A sala cheia de memórias e troféus do ex-selecionador nacional (Foto: André Filipe)

–  Qual era o objetivo dessa empresa?

  Investir em Portugal. Eu era residente fiscal na Grécia e recebi uma proposta de uma empresa de brindes. Comprei 15% dessa empresa e em março de 2014 passei a ser administrador. Quando dizem que eu criei uma empresa para representar a Federação isso é mentira. Sabe a Federação, sabe a Autoridade Tributária, sabem todos. Eu tinha confiança absoluta no que o presidente me disse. Sinceramente: da mesma maneira que não discuti dinheiro também não ia discutir aquilo. Queria muito ser selecionador nacional, portanto estavam reunidas todas as condições. A única coisa que eu sabia que tinha de fazer a seguir era falar com os meus adjuntos, o Ricardo, o João Carlos e o Justino, e dizer-lhes que o único contrato que me tinha sido proposto era aquele. Portanto, se quisessem trabalhar comigo tinham de trabalhar para Femacosa e não para a Federação. Foi a primeira vez que isto me aconteceu. Eu nunca tive contrato com a Federação. Havia um contrato de prestação de serviços entre a Federação Portuguesa de Futebol e a Femacosa. O que eu estou a dizer já foi dito pelo doutor Fernando Gomes quando foi ouvido no caso. Exatamente aquilo que eu estou a dizer. E disse mais: disse que eu estava numa situação muito frágil porque tinha oito jogos de castigo. Fernando Gomes disse isso e está escrito.

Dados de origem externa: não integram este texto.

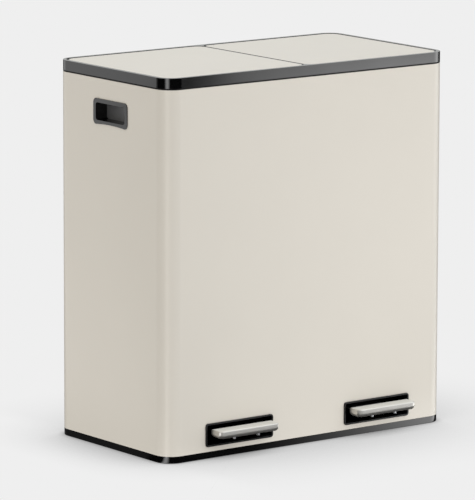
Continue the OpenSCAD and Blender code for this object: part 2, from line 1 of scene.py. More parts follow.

–  Mas isso nunca foi dito publicamente.

 Não foi e isso deixa-me triste. Realmente, isso deixa-me triste porque todos sabem que esta é a verdade. Minha e dos adjuntos de que falei. Não misturem com o caso do Ilídio [Vale], que isso é outra coisa. O Ilídio nunca esteve ligado à Femacosa, atenção a isso. O Ilídio foi empregado da Federação até 2016. Depois de 2016 fez um contrato semelhante ao que fez a Femacosa… Quando eu e os meus adjuntos fomos para Federação, o Ilídio já lá trabalhava e foi o coordenador do futebol de toda formação até 2016. O que me importa, no fundo, é o que fizemos ao longo daqueles oito anos. Eu tinha um plano claro, que era uma equipa que ganhasse mesmo e depois consolidar esse caminho de vitória, apostando muito naquilo que era o trabalho feito pela formação. O Ilídio Vale era uma peça importantíssima nisto, pois todos os jogadores foram sendo colocados por ele. Nós lançámos 52 jogadores da nossa formação. Não nos podem tirar esse mérito. Tenho dificuldade em ficar zangado com Fernando Gomes, por aquilo que é a relação pessoal que sempre tivemos e porque profissionalmente só tenho que dizer bem. Enquanto estive na Federação fui apoiado a 200 por cento em todas as minhas decisões. Agora, neste caso exclusivo, fiquei muito triste, porque acho que era o mínimo. Uma coisa é fazerem-se comunicados, outra é dizê-lo publicamente.

–  Também já se falou em tornar o contrato público e isso nunca foi feito.

 Quando o quiserem está à disposição. Quando quiserem ver os meus contratos eu estou disponível. Não tenho nada a esconder. E se quiserem ver os outros desde o Estoril também. Sinceramente, estou de consciência completamente tranquila. Nunca falhei com um tostão ao fisco. Nunca. Não devo nada ao fisco.  Na altura em que foi preciso pagar, pagou-se.

–  Quem pagou, o Fernando Santos ou a Federação Portuguesa de Futebol?

–  Em julho 2021 quem pagou foi a Federação Portuguesa de Futebol. Em dezembro repus esse dinheiro na Federação, portanto fui em quem pagou.

–  E em relação aos seus adjuntos?

 A Federação está a pedir-lhes o dinheiro e eles recorreram.

–  Como fica, depois disto, a imagem do Fernando Santos treinador de futebol?

–   Pois, não basta ter consciência tranquila, não é?  Resolve-se quando for dito de uma forma clara que o Fernando Santos não teve rigorosamente nada a ver com isso.  Que se diga de uma vez por todas que este contrato com a Femacosa foi a Federação Portuguesa de Futebol que o propôs. E que o Fernando Santos nunca apresentou um esquema à Federação. Para mim, é pesado. É muito desgastante, principalmente esta falsidade. Eu queria muito ser selecionador de Portugal. Mesmo muito. Era uma oportunidade que eu não esperava perante um cenário de oito jogos de castigo. Acha que alguém dizia que não?

–  Mais recentemente, quando foi para a Polónia, que tipo de contrato fez?

 Igual aos que sempre fiz até chegar à Federação.